Cost function with Lasso regression penalty term ==> \(\sum_{i = 1}^{n} (y_i - \sum_{j = 1}^{p}(x_{ij}β_j)^2+λ \sum_{j = 1}^{p}|β_j|)\)
As the value of coefficients increases from 0 this term penalizes, cause model, to decrease the value of coefficients in order to reduce loss. The difference between ridge and lasso regression is that it tends to make coefficients to absolute zero as compared to Ridge which never sets the value of coefficient to absolute zero. Limitation of Lasso Regression: Lasso sometimes struggles with some types of data. If the number of predictors (p) is greater than the number of observations (n), Lasso will pick at most n predictors as non-zero, even if all predictors are relevant (or may be used in the test set). If there are two or more highly collinear variables then LASSO regression select one of them randomly which is not good for the interpretation of data
The glmnet() function has an alpha argument that determines what type of model is fit. λ =0, then a ridge regression model is fit, and λ=1 then lasso model is fit.
lasso_fit <- train(x = x_train, y = y_train,
method = 'glmnet',
trControl = trainControl(method = 'cv', number = 10),
tuneGrid = expand.grid(alpha = 1,
lambda = seq(0.0001, 1, length.out = 50)))
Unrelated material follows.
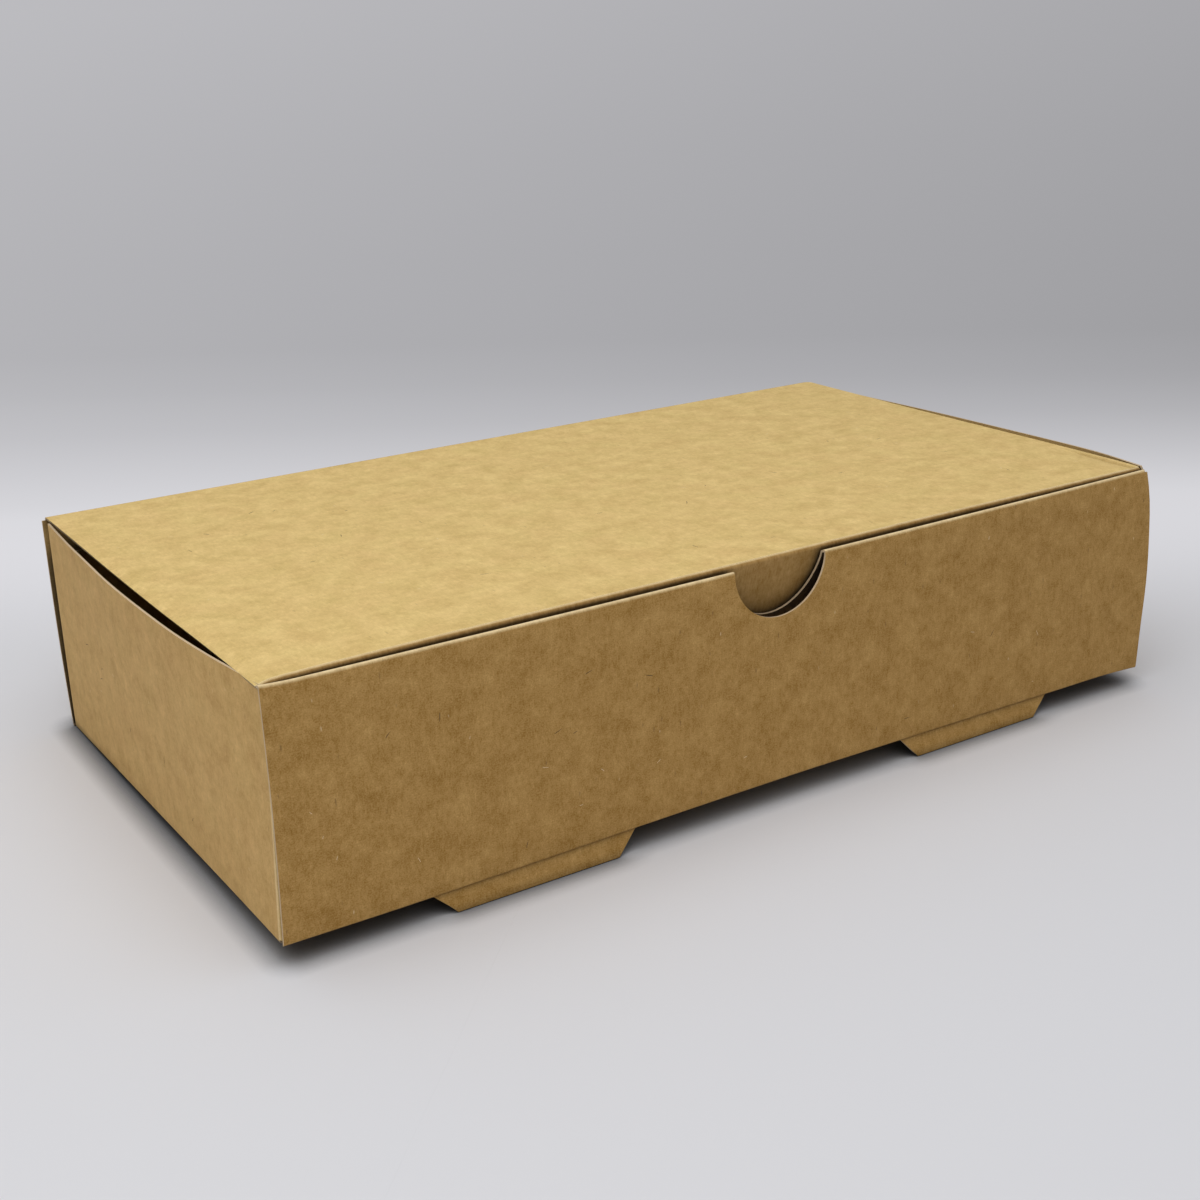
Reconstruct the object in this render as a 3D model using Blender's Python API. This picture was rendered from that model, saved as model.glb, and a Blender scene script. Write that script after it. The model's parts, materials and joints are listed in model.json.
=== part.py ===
"""Sandwich box: a carton folded from one blank of kraft board.

Metres, +Z up, +X along the length, front wall towards -Y. The origin is the middle of the
footprint, level with the lower edges of the lock tabs that the front of the box stands on.
Every panel is a sheet whose middle surface is bent, bowed and placed, then given the board's
thickness. Neighbouring panels stop a crease gap short of each other.
"""
import math

import bmesh
import bpy
from mathutils import Vector

# Board and creases
BOARD = 0.0005
INNER_FOLD_RADIUS = 0.0003
CREASE_GAP = 0.0003
HINGE_PLAY = 0.00025

# Overall sizes of the folded box
LENGTH = 0.229
BASE_DEPTH = 0.1235
RIDGE_HEIGHT = 0.0503
SIDE_DROP = 0.0001
LID_RISE = 0.0007
BACK_LEAN = 0.003

# How far the hand-folded walls bow, and how steeply the bow grows or fades
SIDE_BOW = 0.0025
SIDE_BOW_POWER = 1.3
BACK_BOW = 0.001
FRONT_BOW = 0.0008
INNER_BULGE = 0.004
INNER_BULGE_POWER = 4

# Thumb notch through both layers of the front wall
NOTCH_RADIUS = 0.012

# Lock tabs at the foot of the front inner wall
TAB_SPACING = 0.120
TAB_ROOT_WIDTH = 0.048
TAB_TIP_WIDTH = 0.0375
TAB_DROP = 0.005
TAB_SHOULDER = 0.002
SLOT_CLEARANCE = 0.0005

# Flaps on the side walls
FRONT_FLAP_LENGTH = 0.030
FRONT_FLAP_TOP_GAP = 0.0006
REAR_FLAP_LENGTH = 0.035
REAR_FLAP_HEIGHT = 0.042
FLAP_TAPER = 0.004

# Lid and its tuck flap
LID_REVEAL = 0.0006
LID_END_GAP = 0.0003
TUCK_DEPTH = 0.025
TUCK_LEAN = math.radians(14)
TUCK_END_GAP = 0.0007
TUCK_CORNER_RADIUS = 0.012

# Fineness of bends and bows
BEND_STEPS = 5
BOW_STEPS = 10
NOTCH_STEPS = 24
CORNER_STEPS = 8
WALL_STEPS = 8
SHARP_ANGLE = math.radians(35)

# Places worked out from the sizes
HALF_BOARD = BOARD / 2
FOLD_RADIUS = INNER_FOLD_RADIUS + HALF_BOARD
OUTER_FOLD_RADIUS = INNER_FOLD_RADIUS + BOARD
QUARTER_ARC = FOLD_RADIUS * math.pi / 2
HINGE_SETBACK = HALF_BOARD + HINGE_PLAY
HALF_LENGTH = LENGTH / 2
RIDGE_WIDTH = 3 * BOARD + 2 * CREASE_GAP
UNDERSIDE = TAB_DROP
RIDGE_TOP = UNDERSIDE + RIDGE_HEIGHT
SIDE_HEIGHT = RIDGE_HEIGHT - SIDE_DROP
SIDE_TOP = UNDERSIDE + SIDE_HEIGHT
RIDGE_BEND = RIDGE_TOP - OUTER_FOLD_RADIUS
LAYER_TOP = RIDGE_BEND - CREASE_GAP
FRONT_Y = (FRONT_BOW - BASE_DEPTH - BACK_LEAN) / 2
BASE_AXIS_Y = FRONT_Y + BASE_DEPTH - HALF_BOARD
BASE_AXIS_Z = UNDERSIDE + HALF_BOARD
LID_AXIS_Y = BASE_AXIS_Y + BACK_LEAN
LID_AXIS_Z = RIDGE_TOP + LID_RISE - HALF_BOARD
INNER_HALF_LENGTH = HALF_LENGTH - BOARD - CREASE_GAP
INNER_WALL_Y = FRONT_Y + RIDGE_WIDTH - HALF_BOARD
INNER_WALL_FOOT = UNDERSIDE + BOARD + CREASE_GAP
FRONT_CORNER_Y = FRONT_Y + BOARD + CREASE_GAP + OUTER_FOLD_RADIUS
REAR_CORNER_Y = BASE_AXIS_Y - HALF_BOARD - CREASE_GAP - OUTER_FOLD_RADIUS
CORNER_X = HALF_LENGTH - OUTER_FOLD_RADIUS
FLAP_FOOT = UNDERSIDE + BOARD + CREASE_GAP
FRONT_FLAP_HEIGHT = LAYER_TOP - FRONT_FLAP_TOP_GAP - FLAP_FOOT
TUCK_AXIS_Y = FRONT_Y + RIDGE_WIDTH + LID_REVEAL + OUTER_FOLD_RADIUS
TUCK_AXIS_Z = LID_AXIS_Z - FOLD_RADIUS
LID_HALF_LENGTH = HALF_LENGTH - BOARD - LID_END_GAP

# Finishes: colour, roughness
KRAFT_LID = (0.640, 0.470, 0.215), 0.78
KRAFT_WALL = (0.560, 0.400, 0.180), 0.80
KRAFT_INSIDE = (0.520, 0.365, 0.165), 0.85


def spread(start, end, steps):
    """Evenly spaced values from start to end, both included."""
    return [start + (end - start) * i / steps for i in range(steps + 1)]


def fold(distance, turn):
    """Run and rise of a point that travels this distance into a bend of this angle."""
    angle = min(distance / FOLD_RADIUS, turn)
    beyond = max(distance - FOLD_RADIUS * turn, 0)
    run = FOLD_RADIUS * math.sin(angle) + beyond * math.cos(angle)
    rise = FOLD_RADIUS * (1 - math.cos(angle)) + beyond * math.sin(angle)
    return run, rise


def travel(rise, turn):
    """Distance along a bend and the sheet after it that reaches this rise."""
    return FOLD_RADIUS * turn + (rise - FOLD_RADIUS * (1 - math.cos(turn))) / math.sin(turn)


def front_bow(x, z):
    """How far the front wall stands out of its straight line."""
    height = min(max((z - UNDERSIDE) / RIDGE_HEIGHT, 0), 1)
    return FRONT_BOW * (1 - (x / HALF_LENGTH) ** 2) * height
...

lasso_info <- postResample(predict(lasso_fit, x_test), y_test)
#Root Mean Squared Error
lasso_info[1]
## RMSE
## 0.3816709
#R^2 outcomes:
lasso_info[2]
## Rsquared
## 0.9406489
#Mean absolute error
lasso_info[3]
## MAE
## 0.1833978
#Plot
plot(lasso_fit)
#Print Feature Importance
plot(varImp(lasso_fit))
Fit a PCR model on the training set, with M chosen by cross validation
pcr_fit <- train(x = x_train, y = y_train,
method = 'pcr',
trControl = trainControl(method = 'cv', number = 10),
tuneGrid = expand.grid(ncomp = 1:10))
pcr_info <- postResample(predict(pcr_fit, x_test), y_test)
#Root Mean Squared Error
pcr_info[1]
## RMSE
## 0.6160806
#R^2 outcomes:
pcr_info[2]
## Rsquared
## 0.831912
#Mean absolute error
pcr_info[3]
## MAE
## 0.2352727
#Plot
plot(pcr_fit)
#Print Feature Importance
plot(varImp(pcr_fit))
Fit a PLS model on the training set, with M chosen by cross validation
pls_fit <- train(x = x_train, y = y_train,
method = 'pls',
trControl = trainControl(method = 'cv', number = 10),
tuneGrid = expand.grid(ncomp = 1:10))
pls_info <- postResample(predict(pls_fit, x_test), y_test)
#Root Mean Squared Error
pls_info[1]
## RMSE
## 0.3774951
#R^2 outcomes:
pls_info[2]
## Rsquared
## 0.9423937
#Mean absolute error
pls_info[3]
## MAE
## 0.1830492
#Plot
plot(pls_fit)
#Print Feature Importance
plot(varImp(pls_fit))
6. Find the Most Important Features and Create the Final Model
par(mfrow=c(1,4))
plot(varImp(ridge_fit), top=5)
plot(varImp(lasso_fit), top=5)
plot(varImp(pcr_fit), top=5)
plot(varImp(pls_fit), top=5)
If we combine the top 5 important variables; in our final model we should have Accept, Enroll, F.Undergrad, Top10perc, P.Undergrad, Expend, Outstate, Private, PhD. These are the variables that comes out from the models.
Final Model
final.fit = lm(Apps~Accept+Enroll+F.Undergrad+Top10perc+P.Undergrad+Expend+Outstate+Private+PhD,
data=training)
final.pred = predict(final.fit, testing)
final_info <- postResample(final.pred, testing$Apps)
#Root Mean Squared Error
final_info[1]
## RMSE
## 0.3753511
#R^2 :
final_info[2]
## Rsquared
## 0.9419864
#Mean absolute error
final_info[3]
## MAE
## 0.183696
df<-data_frame(
id = 1:6,
Model = c('Linear', 'Ridge', 'Lasso', 'PCR', 'PLS', "Final"),
RMSE = c(model_info[1],ridge_info[1],lasso_info[1],pcr_info[1], pls_info[1],final_info[1]),
R.Squ = c(model_info[2],ridge_info[2],lasso_info[2],pcr_info[2], pls_info[2],final_info[2]),
MAE = c(model_info[3],ridge_info[3],lasso_info[3],pcr_info[3], pls_info[3],final_info[3]))
formattable(df, list(
Model = color_tile("white", "orange"),
area(col = c(RMSE, MAE)) ~ normalize_bar("pink", 0.2),
area(col = c(R.Squ)) ~ normalize_bar("green", 0.2)
))
| id | Model | RMSE | R.Squ | MAE |
|---|---|---|---|---|
| 1 | Linear | 0.3788853 | 0.9407619 | 0.1847903 |
| 2 | Ridge | 0.5301493 | 0.8934729 | 0.2092366 |
| 3 | Lasso | 0.3816709 | 0.9406489 | 0.1833978 |
| 4 | PCR | 0.6160806 | 0.8319120 | 0.2352727 |
| 5 | PLS | 0.3774951 | 0.9423937 | 0.1830492 |
| 6 | Final | 0.3753511 | 0.9419864 | 0.1836960 |
The scores are very close with the exception of PCR model. My final model returns the lowest RMSE and MAE score, it also returns one of the highest R square value with limited variables.